A New Academic Year Begins

Posted on August 18, 2025 by David P. Adams
Categories: education public policy

It’s the Monday before classes start, and the semester is already creeping in. The groundskeepers were out early, trimming and sweeping, making the place look like it’s ready to host thousands again. The campus is still quiet, but it’s the kind of quiet that doesn’t last. You can feel it in the air—the held breath before movement.

I’ve been through this cycle a lot. This fall will be my 26th straight semester teaching public policy and public administration. I started back in 2012, teaching as a grad student, and I’ve been at it every fall and spring since, with a scattering of summers and winters along the way. You’d think the rhythm would get old, but it doesn’t. It still feels new every August.

At home the reset is happening too. My girls start school tomorrow. Their energy is its own barometer—excitement tangled up with nerves, that end-of-summer reluctance mixed with the thrill of something new. New backpacks, new routines, the bittersweetness of leaving behind long summer days. Their start overlaps with mine, and I like that. It makes the whole season feel bigger, more layered.

But this year also feels heavy. Some of my students are nervous about being on campus at all. The ICE raids and the attacks on immigrant communities here in Southern California have left a rawness that doesn’t just vanish once you step into a classroom. It shows up in the way students carry themselves, in what they say, and in what they don’t.

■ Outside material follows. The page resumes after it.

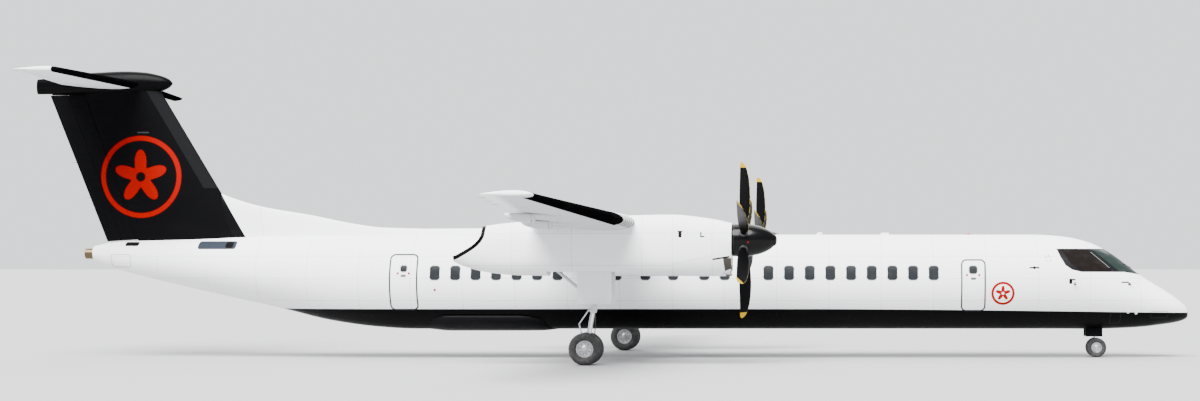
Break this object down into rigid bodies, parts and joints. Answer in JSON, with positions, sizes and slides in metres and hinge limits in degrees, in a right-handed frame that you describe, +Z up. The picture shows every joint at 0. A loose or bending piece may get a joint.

The question, too, is legal. Not just policy preferences or partisanship, but how the law itself is being wielded—who it protects, who it punishes. It cuts to the heart of the two social compacts we’re living in. One vision of governance is about legitimacy, trust, and a shared sense of belonging. The other is transactional and exclusionary, a politics of power as possession. In that vision, administration itself can become a weapon, narrowing the circle of who counts, criminalizing protest and protesters as though they were rebels instead of community members.

We’re living in both realities at once, and my students know it. Many of them embody it. That tension walks into the classroom with them, whether it’s named on the syllabus or not. And part of my work—maybe the most important part at the start of the semester—is to hold enough space for it. To make the room feel like a place where they belong, even when the world outside tells them otherwise.

This morning, between meetings, I got an email from a coauthor. When we first started working together, they were a PhD student, then ABD, finding their footing. Today’s email came signed with a new line at the bottom: “Assistant Professor.” A small change in a signature, but a reminder that these starts build into something larger. Students become colleagues. Ideas become books. The cycle is actually a trajectory.

So yes, I still love this time of year. The winds start to shift, the big-box stores fill with students buying lamps and ramen, the campus hums back to life. But what really matters is this: every new semester is another chance to decide which vision of governance we’re preparing for. Which compact we’re willing to teach, live, and defend. That’s the test.